Impaired alertness in patients leads FDA to lower dose of Lunesta

By Susan L. Smith, JD, MA

After the findings of a study showed the a three milligram (mg) dose of the prescription drug Lunesta® (eszopiclone) was associated with severe next-morning psychomotor and memory impairment in both men and women 7.5 hours after taking the drug, the FDA has announced that it required Sunovion Pharmaceuticals Inc., the manufacturer, to lower the current recommended starting dose to 1 mg at bedtime and change the drug label.

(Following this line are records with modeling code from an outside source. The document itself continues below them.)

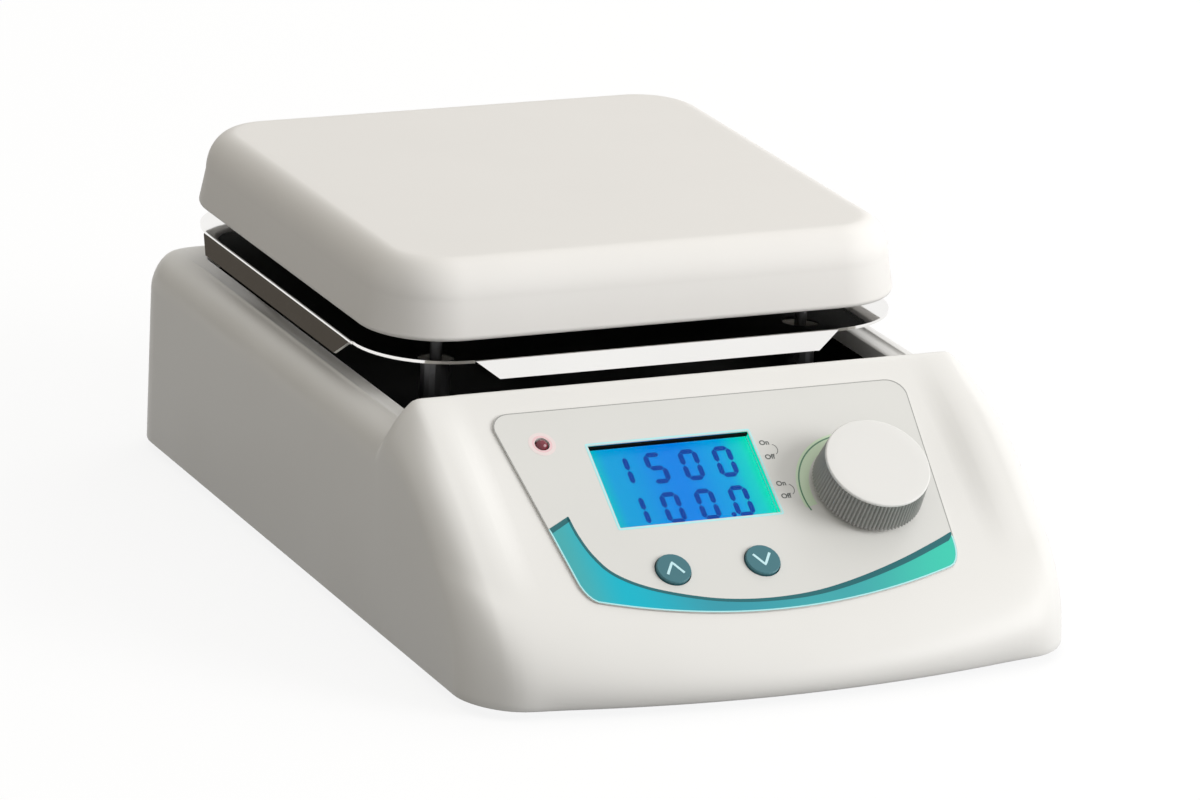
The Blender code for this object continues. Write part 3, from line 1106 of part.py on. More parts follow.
def make_display(panel):
    """Display board, display module, clear window, lamp and key switches."""
    middle = (0, -(DISPLAY_BOARD_TOP + DISPLAY_BOARD_BOTTOM) / 2)
    half_down = (DISPLAY_BOARD_BOTTOM - DISPLAY_BOARD_TOP) / 2
    under = DISPLAY_BOARD_LIFT - BOARD_THICKNESS
    board = stack_object("display_board", block_rings(DISPLAY_BOARD_HALF, half_down, under, DISPLAY_BOARD_LIFT,
                                                      centre=middle), (0.03, 0.22, 0.10), parent=panel, roughness=0.5)
    holes = [cylinder_rings(BOARD_SCREW_R + TOUCH_GAP, under - CUT_OVERRUN, DISPLAY_BOARD_LIFT + CUT_OVERRUN, place,
                            12) for place in board_boss_places()]
    cut(board, several_stacks("display_board_cutter", holes, parent=panel))
    head_top = under - TOUCH_GAP
    profile = [(BOARD_SCREW_HEAD_R, head_top - BOARD_SCREW_HEAD), (BOARD_SCREW_HEAD_R, head_top),
               (BOARD_SCREW_R, head_top), (BOARD_SCREW_R, COMPONENT_LIFT + BOARD_SCREW_BITE)]
    for name, (x, y) in zip(("upper_left", "upper_right", "lower_left", "lower_right"), board_boss_places()):
        stack_object("board_screw_" + name, turned_rings(profile, steps=12), (0.6, 0.6, 0.6), parent=panel,
                     place=(x, y, 0), roughness=0.3, metallic=1.0)

    centre, half = window_middle()
    stack_object("lcd_module", block_rings(half[0] + LCD_FRAME_MARGIN, half[1] + LCD_FRAME_MARGIN, COMPONENT_LIFT,
                                           SHELL_INNER_LIFT - TOUCH_GAP, centre=centre),
                 (0.05, 0.35, 0.80), parent=panel, roughness=0.4)
    stack_object("lcd_window", block_rings(half[0] - TOUCH_GAP, half[1] - TOUCH_GAP, WINDOW_UNDER_LIFT,
                                           WINDOW_TOP_LIFT, centre=centre),
                 (0.10, 0.55, 0.95), parent=panel, roughness=0.1, transmission=0.3)

    dome_steps = 4
    cap_base = OVERLAY_TOP_LIFT + LED_PROUD - LED_R
    profile = [(LED_R, COMPONENT_LIFT)]
    for step in range(dome_steps):
        angle = math.pi / 2 * step / dome_steps
        profile.append((LED_R * math.cos(angle), cap_base + LED_R * math.sin(angle)))
    stack_object("hot_lamp", turned_rings(profile, steps=16), (0.55, 0.02, 0.03), parent=panel,
                 place=(LED_X, -LED_DOWN, 0), roughness=0.2)
    switch_top = COMPONENT_LIFT + KEY_SWITCH_HEIGHT
    stem_low = switch_top + TOUCH_GAP + KEY_TRAVEL
    flange_top = SHELL_INNER_LIFT - TOUCH_GAP
    key_top = OVERLAY_TOP_LIFT + KEY_PROUD
    profile = [(KEY_STEM_R, stem_low), (KEY_STEM_R, flange_top - KEY_FLANGE), (KEY_FLANGE_R, flange_top - KEY_FLANGE),
               (KEY_FLANGE_R, flange_top), (KEY_R, flange_top), (KEY_R, key_top - TOUCH_GAP),
               (KEY_R - TOUCH_GAP, key_top)]
    for name, x in (("up", UP_KEY_X), ("down", DOWN_KEY_X)):
        stack_object(name + "_key", turned_rings(profile), (0.05, 0.20, 0.26), parent=panel, place=(x, -KEY_DOWN, 0),
                     roughness=0.4)
        stack_object(name + "_key_switch", block_rings(KEY_SWITCH_HALF, KEY_SWITCH_HALF, COMPONENT_LIFT, switch_top),
                     (0.05, 0.05, 0.05), parent=panel, place=(x, -KEY_DOWN, 0), roughness=0.5)


def make_knob(panel):
    """Encoder, its push plunger, its shaft and the knob, all on one axis."""
    axis = make_empty("knob_axis", (KNOB_X, -KNOB_DOWN, 0), parent=panel)
    bore = ENCODER_SHAFT_R + TOUCH_GAP
    body_top = SHELL_INNER_LIFT - TOUCH_GAP
    bush_top = OVERLAY_TOP_LIFT + KNOB_LIFT / 2
    floor = COMPONENT_LIFT + ENCODER_FLOOR
    body = stack_object("encoder_body", block_rings(ENCODER_HALF, ENCODER_HALF, COMPONENT_LIFT, body_top),
                        (0.30, 0.31, 0.32), parent=axis, roughness=0.4, metallic=0.6)
    join(body, several_stacks("bush_guide", [cylinder_rings(ENCODER_BUSH_R, body_top - EMBED, bush_top)],
                              parent=axis))
    cut(body, several_stacks("encoder_cutter", [cylinder_rings(bore, floor, bush_top + CUT_OVERRUN)], parent=axis))
    plunger_top = ENCODER_SHAFT_BOTTOM - TOUCH_GAP
    stack_object("push_plunger", cylinder_rings(PLUNGER_R, plunger_top - PLUNGER_THICKNESS, plunger_top, steps=16),
                 (0.70, 0.70, 0.70), parent=axis, roughness=0.5)
    stack_object("encoder_shaft", cylinder_rings(ENCODER_SHAFT_R, ENCODER_SHAFT_BOTTOM, ENCODER_SHAFT_TOP),
                 (0.60, 0.60, 0.61), parent=axis, roughness=0.3, metallic=1.0)
    low = OVERLAY_TOP_LIFT + KNOB_LIFT
    high = low + KNOB_HEIGHT
    cavity = high - KNOB_CROWN
    profile = [(bore, ENCODER_SHAFT_TOP + TOUCH_GAP), (bore, low + KNOB_HUB_RAISE), (KNOB_HUB_R, low + KNOB_HUB_RAISE),
               (KNOB_HUB_R, cavity), (KNOB_TOP_R - KNOB_WALL, cavity), (KNOB_BASE_R - KNOB_WALL, low),
               (KNOB_BASE_R, low), (KNOB_TOP_R, high - KNOB_EDGE_R)]
    edge_steps = 3
    for step in range(1, edge_steps + 1):
        angle = math.pi / 2 * step / edge_steps
        profile.append((KNOB_TOP_R - KNOB_EDGE_R * (1 - math.cos(angle)), high - KNOB_EDGE_R * (1 - math.sin(angle))))
    stack_object("knob", turned_rings(profile, steps=FINE_ROUND_STEPS), (0.78, 0.77, 0.75), parent=axis,
                 roughness=0.45)


def build():
    """Make every piece of the stirrer."""
    clear_scene()
    panel = make_empty("panel_frame", (0, CONTROL_BACK_Y, CONTROL_Z), PANEL_TILT)
    housing = make_housing(panel)
    cutter = make_panel_cutter(panel)
    cut(housing, cutter)
    make_overlay(panel, cutter)
    make_base()
    make_feet()
    make_chassis_pan()
    make_posts()
    make_plate()
    make_plate_core()
    make_heat_shield()
    make_drive()
    make_power_board()
    make_rear_fittings()
    make_display(panel)
    make_knob(panel)
    for item in bpy.data.objects:
        if item.parent is None:
            item.location.y += ORIGIN_SHIFT_Y


build()
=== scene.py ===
# %% [markdown]
# # Hotplate stirrer
# A laboratory hotplate stirrer: a square white plate over a polished tray, and a white casing with a
# sloping control panel. The solids come from a CAD model. This file gives them their looks, and makes
# again, in finer meshes, the pieces that a buyer sees first.
#
# Everything is in metres, with +Z up, the bench at Z = 0 and the panel facing -Y.

import math

import bmesh
import bpy
from mathutils import Matrix, Vector


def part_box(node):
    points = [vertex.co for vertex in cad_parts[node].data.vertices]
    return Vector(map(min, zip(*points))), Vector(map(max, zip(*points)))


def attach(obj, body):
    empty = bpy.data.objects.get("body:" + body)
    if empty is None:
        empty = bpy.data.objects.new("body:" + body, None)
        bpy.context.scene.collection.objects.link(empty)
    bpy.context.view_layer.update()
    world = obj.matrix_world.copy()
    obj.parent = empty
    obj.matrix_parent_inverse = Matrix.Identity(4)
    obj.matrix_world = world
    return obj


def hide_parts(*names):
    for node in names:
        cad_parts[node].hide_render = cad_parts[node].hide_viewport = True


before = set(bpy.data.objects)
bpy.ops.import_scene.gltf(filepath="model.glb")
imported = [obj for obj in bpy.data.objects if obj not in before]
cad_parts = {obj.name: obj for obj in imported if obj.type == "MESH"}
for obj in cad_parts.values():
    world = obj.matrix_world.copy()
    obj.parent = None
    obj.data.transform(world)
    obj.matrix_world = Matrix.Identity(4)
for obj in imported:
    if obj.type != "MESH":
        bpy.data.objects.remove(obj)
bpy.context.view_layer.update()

# %% [markdown]
# ## Measures
# Reading sizes from the loaded parts keeps the new pieces in step with them. The plate gives the
# stirring axis, and the slope of the panel is one fixed angle, so each place on the panel can be
# written as it would be on a drawing of the panel: right of the middle, up the slope from its top
# edge, and above it. Most places lie down the slope, so their second number is negative.

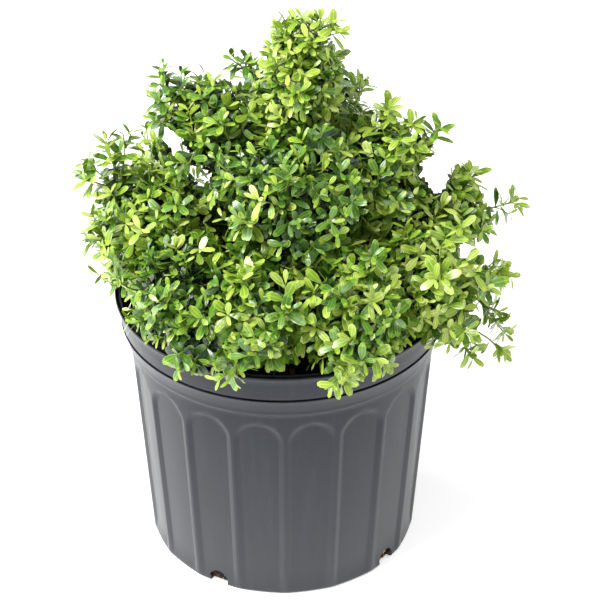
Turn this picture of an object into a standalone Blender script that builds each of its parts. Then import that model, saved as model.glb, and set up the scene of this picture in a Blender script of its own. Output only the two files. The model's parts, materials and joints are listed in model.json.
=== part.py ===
"""A potted Japanese holly: a fluted nursery pot, its potting mix and a small-leaved, many-branched shrub.

Metres, +Z up. The origin is the centre of the pot's flat underside, and the plant's front faces -Y.
"""
import math
import random

import bmesh
import bpy
from mathutils import Vector

# Gap between solids that touch on the real plant
CLEARANCE = 0.0003

# Pot: a blow-moulded nursery container, 280 mm across its lip
POT_HEIGHT = 0.240
BASE_RADIUS = 0.1157
WALL_TOP_RADIUS = 0.1285
WALL_TOP_Z = 0.1945
LEDGE_RADIUS = 0.1314
LEDGE_Z = 0.1979
GROOVE_RADIUS = 0.1341
GROOVE_Z = 0.2102
COLLAR_RADIUS = 0.1372
LIP_RADIUS = 0.1400
LIP_DEPTH = 0.0060
LIP_EDGE = 0.0012
WALL_THICKNESS = 0.0027
FLOOR_THICKNESS = 0.0026
EDGE_CHAMFER = 0.0030
INSIDE_DROP = 0.0010

# Arched panels pressed into the pot's wall between narrow ribs
PANEL_COUNT = 18
FIRST_RIB_ANGLE = math.radians(1.5)
PANEL_RECESS = 0.0012
PANEL_FOOT_Z = 0.0070
ARCH_TOP_Z = 0.1885
RIB_HALF_ANGLE = math.radians(2.0)
PANEL_PLACES = (-1.0, -0.6, 0.6, 1.0)
ARCH_FULLNESS = 0.96

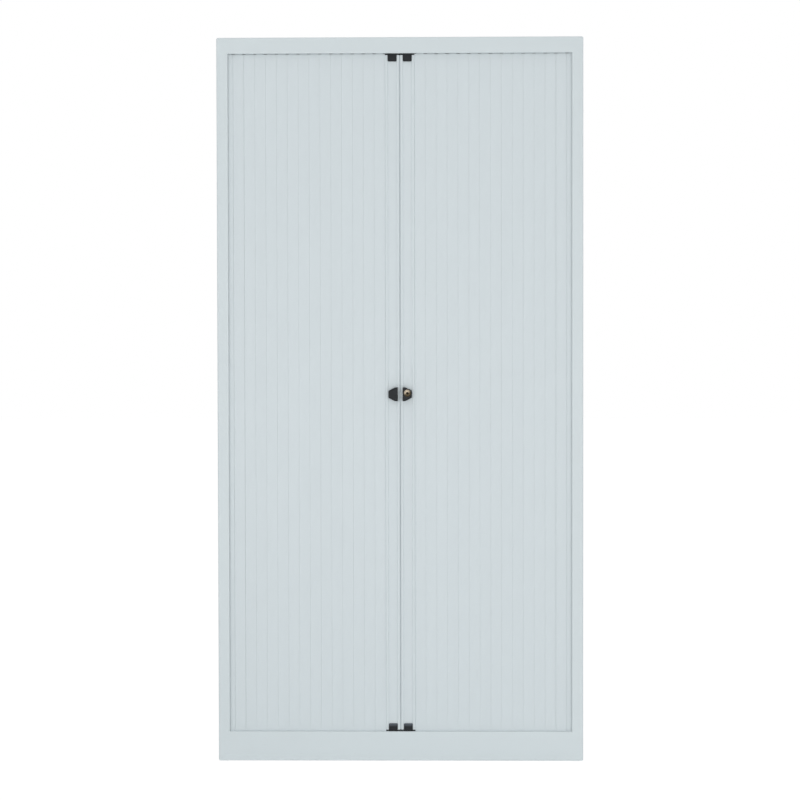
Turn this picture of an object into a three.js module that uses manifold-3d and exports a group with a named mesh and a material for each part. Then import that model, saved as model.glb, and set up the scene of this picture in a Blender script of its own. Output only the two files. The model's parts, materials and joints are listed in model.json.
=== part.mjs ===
// Tambour door cabinet: a tall sheet steel cupboard whose two slatted curtains part in the middle.
// Millimetres. +Z is up, +X is to the right seen from the front, and the front faces -Y.
// The origin is on the floor, in the middle of the box that holds the whole object.
import * as THREE from "three";
import { mergeVertices } from "three/addons/utils/BufferGeometryUtils.js";
import Module from "manifold-3d";

const wasm = await Module();
wasm.setup();

// Clearances
const seat = 0.3; // between pieces that bear on each other
const running = 0.5; // on each side of a piece that slides in a groove
const overrun = 5; // how far a cutting tool reaches past what it cuts

// The carcass as a whole
const width = 1000;
const depth = 430;
const height = 1980;
const sheet = 1; // steel of the carcass
const footProud = 2; // the feet reach this far below the panels
const stileWidth = 31; // front return of each side panel
const railHeight = 44.5;
const plinthTop = 82; // above the floor
const frontLip = 5; // turned in behind the front faces
const rearReturn = 20;
const topRadius = 6; // where the top turns down to the side panels
const lowRadius = 4.5; // lower outer edge of the side panels
const radiusSteps = 5;
const plinthFoot = 15; // bottom return of the plinth panel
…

The study. Lunesta is used in adults for the treatment of insomnia and sleep problems, with symptoms that include trouble falling asleep and waking up often during the night, according to the manufacturer. An FDA Drug Safety Communication stated that the study showed that “eszopiclone levels of 3 mg can cause impairment to driving skills, memory, and coordination that can last more than 11 hours after receiving an evening dose.” Furthermore, patients were often unaware that they were impaired despite driving and other problems.

FDA changes. The FDA approved changes to Lunesta prescribing information and the patient Medication Guide to include the new recommendations and requires updates to the drug labels for generic eszopiclone products. The FDA has decreased the recommended starting dose from 2 mg to 1 mg for both men and women because “the higher doses are more likely to result in next-day impairment of driving, and other activities that require alertness,” the FDA said.

FDA recommendations. The FDA advised patients currently taking the 2mg and 3mg does of Lunesta to contact their health professional to ask for instructions on how to continue to take the medicine safely. Although the 1 mg dose can be increased to 2 mg or 3 mg, if needed, the FDA warned of the next day impairment to alertness with the higher doses. In addition, the FDA urged health care professionals to caution patients taking Lunesta about the risk of next-morning impairment for activities that require alertness. The FDA is continuing to evaluate the risk of impaired mental alertness with the entire class of sleep drugs, including over-the counter drugs.